• TASK INSTRUCTIONS:
Give back, unchanged, the line with "drill(rail_bolt, all_of(rail_bolt_seats))", the line with "for node in", and every line between them, and no other line.

• DATA EXCERPTS:

----

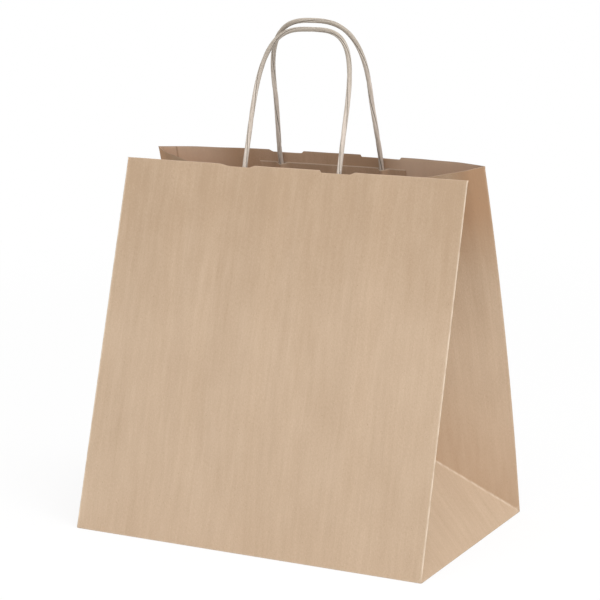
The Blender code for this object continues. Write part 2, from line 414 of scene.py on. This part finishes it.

----

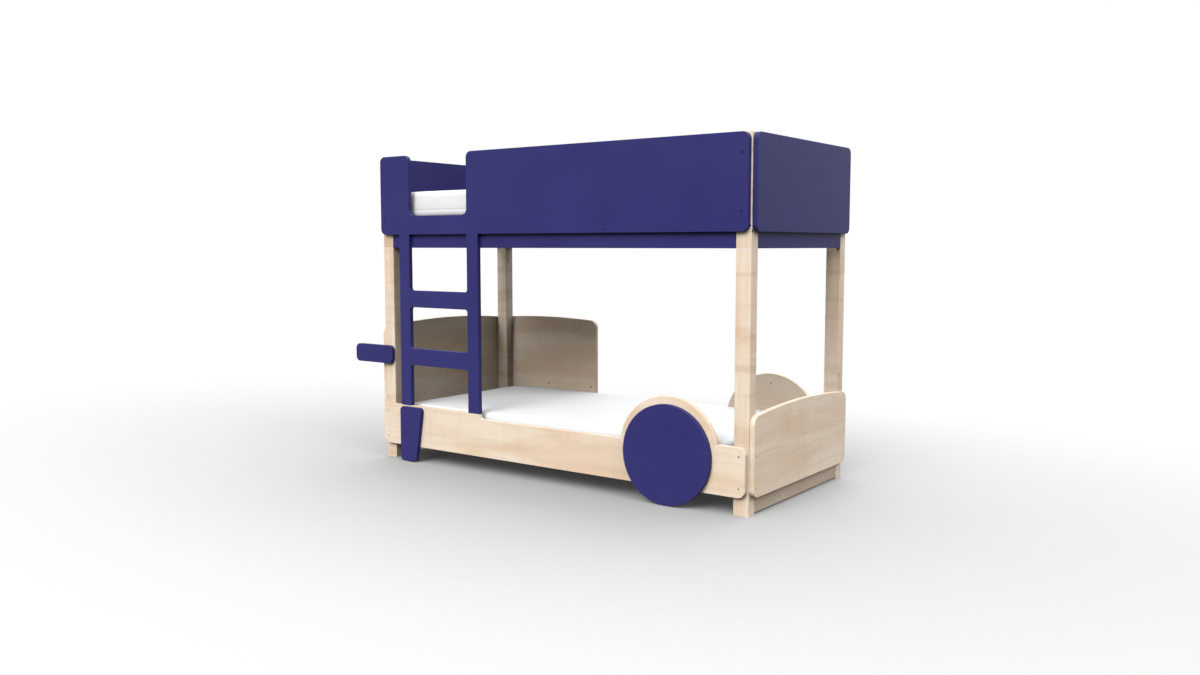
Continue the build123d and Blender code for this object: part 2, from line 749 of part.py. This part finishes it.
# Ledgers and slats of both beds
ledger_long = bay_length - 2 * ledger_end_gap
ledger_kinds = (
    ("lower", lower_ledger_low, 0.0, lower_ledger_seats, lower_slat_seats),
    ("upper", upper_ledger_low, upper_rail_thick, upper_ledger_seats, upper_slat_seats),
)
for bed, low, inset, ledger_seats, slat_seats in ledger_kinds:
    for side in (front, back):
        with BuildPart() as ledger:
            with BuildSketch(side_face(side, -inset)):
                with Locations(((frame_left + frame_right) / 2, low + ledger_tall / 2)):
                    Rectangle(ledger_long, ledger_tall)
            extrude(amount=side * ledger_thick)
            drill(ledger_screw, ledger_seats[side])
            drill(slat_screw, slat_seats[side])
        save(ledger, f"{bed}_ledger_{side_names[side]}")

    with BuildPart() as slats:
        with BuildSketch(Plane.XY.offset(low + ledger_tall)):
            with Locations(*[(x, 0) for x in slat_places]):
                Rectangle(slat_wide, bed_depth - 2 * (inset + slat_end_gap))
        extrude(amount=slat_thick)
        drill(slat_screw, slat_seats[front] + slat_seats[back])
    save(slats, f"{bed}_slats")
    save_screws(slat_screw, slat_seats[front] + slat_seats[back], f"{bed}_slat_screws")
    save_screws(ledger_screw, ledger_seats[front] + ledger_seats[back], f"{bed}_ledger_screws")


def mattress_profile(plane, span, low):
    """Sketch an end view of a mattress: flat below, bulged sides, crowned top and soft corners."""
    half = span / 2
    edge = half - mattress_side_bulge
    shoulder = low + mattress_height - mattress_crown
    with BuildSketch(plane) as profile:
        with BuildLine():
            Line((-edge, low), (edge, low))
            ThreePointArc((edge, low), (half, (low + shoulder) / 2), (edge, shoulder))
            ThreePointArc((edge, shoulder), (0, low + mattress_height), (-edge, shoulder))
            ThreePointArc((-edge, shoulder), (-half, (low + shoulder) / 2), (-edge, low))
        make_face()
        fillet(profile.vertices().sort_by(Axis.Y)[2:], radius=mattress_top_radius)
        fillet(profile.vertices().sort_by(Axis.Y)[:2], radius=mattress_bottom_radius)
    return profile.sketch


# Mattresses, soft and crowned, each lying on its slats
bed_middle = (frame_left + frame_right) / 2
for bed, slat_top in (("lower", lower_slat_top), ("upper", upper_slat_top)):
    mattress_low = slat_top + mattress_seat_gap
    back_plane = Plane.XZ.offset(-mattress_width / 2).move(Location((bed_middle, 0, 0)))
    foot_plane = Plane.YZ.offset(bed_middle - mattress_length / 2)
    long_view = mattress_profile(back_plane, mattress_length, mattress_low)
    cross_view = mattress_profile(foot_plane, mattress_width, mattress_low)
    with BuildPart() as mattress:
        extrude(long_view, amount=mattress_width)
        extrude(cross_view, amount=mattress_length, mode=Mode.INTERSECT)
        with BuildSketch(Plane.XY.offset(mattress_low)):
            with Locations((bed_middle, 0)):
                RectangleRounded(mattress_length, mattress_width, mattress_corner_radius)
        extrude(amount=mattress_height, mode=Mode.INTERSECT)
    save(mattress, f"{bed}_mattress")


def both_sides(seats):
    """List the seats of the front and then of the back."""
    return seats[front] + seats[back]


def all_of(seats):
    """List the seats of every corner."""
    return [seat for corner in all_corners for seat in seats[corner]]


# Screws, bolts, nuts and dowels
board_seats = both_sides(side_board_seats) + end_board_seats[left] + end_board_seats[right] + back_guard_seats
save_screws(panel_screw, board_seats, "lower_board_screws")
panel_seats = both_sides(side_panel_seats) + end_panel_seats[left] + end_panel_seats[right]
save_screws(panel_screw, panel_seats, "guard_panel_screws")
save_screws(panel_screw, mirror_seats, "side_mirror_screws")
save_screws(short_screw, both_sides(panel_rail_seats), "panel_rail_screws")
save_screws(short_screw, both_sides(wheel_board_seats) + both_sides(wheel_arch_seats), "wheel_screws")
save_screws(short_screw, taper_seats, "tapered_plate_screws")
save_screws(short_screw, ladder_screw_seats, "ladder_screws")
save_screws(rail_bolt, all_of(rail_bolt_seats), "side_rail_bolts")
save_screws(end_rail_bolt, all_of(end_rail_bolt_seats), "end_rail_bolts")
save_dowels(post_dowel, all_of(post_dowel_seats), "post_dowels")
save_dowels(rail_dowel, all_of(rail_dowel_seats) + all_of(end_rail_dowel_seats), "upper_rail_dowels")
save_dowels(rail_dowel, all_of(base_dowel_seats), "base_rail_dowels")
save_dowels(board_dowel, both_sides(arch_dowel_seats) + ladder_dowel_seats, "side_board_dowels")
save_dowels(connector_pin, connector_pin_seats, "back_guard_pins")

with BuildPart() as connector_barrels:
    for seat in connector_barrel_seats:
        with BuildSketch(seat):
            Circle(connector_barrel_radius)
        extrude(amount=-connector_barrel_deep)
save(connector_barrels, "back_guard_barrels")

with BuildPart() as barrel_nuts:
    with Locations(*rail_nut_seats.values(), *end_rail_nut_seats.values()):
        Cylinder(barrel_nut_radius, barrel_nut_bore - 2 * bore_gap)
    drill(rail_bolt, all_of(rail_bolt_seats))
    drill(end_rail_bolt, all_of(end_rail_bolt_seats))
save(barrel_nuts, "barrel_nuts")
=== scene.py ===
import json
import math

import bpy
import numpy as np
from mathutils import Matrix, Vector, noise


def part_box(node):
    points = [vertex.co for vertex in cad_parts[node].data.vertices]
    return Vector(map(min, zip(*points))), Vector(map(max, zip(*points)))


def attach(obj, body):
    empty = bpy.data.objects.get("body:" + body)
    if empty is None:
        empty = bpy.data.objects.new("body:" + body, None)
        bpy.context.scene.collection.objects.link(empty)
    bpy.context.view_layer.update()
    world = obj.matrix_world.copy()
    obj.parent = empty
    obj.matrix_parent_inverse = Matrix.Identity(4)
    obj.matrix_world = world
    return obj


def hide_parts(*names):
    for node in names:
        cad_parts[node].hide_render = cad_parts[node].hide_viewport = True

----

• EXERCISE ANSWER:
    drill(rail_bolt, all_of(rail_bolt_seats))
    drill(end_rail_bolt, all_of(end_rail_bolt_seats))
save(barrel_nuts, "barrel_nuts")
=== scene.py ===
import json
import math

import bpy
import numpy as np
from mathutils import Matrix, Vector, noise


def part_box(node):
    points = [vertex.co for vertex in cad_parts[node].data.vertices]
    return Vector(map(min, zip(*points))), Vector(map(max, zip(*points)))


def attach(obj, body):
    empty = bpy.data.objects.get("body:" + body)
    if empty is None:
        empty = bpy.data.objects.new("body:" + body, None)
        bpy.context.scene.collection.objects.link(empty)
    bpy.context.view_layer.update()
    world = obj.matrix_world.copy()
    obj.parent = empty
    obj.matrix_parent_inverse = Matrix.Identity(4)
    obj.matrix_world = world
    return obj


def hide_parts(*names):
    for node in names:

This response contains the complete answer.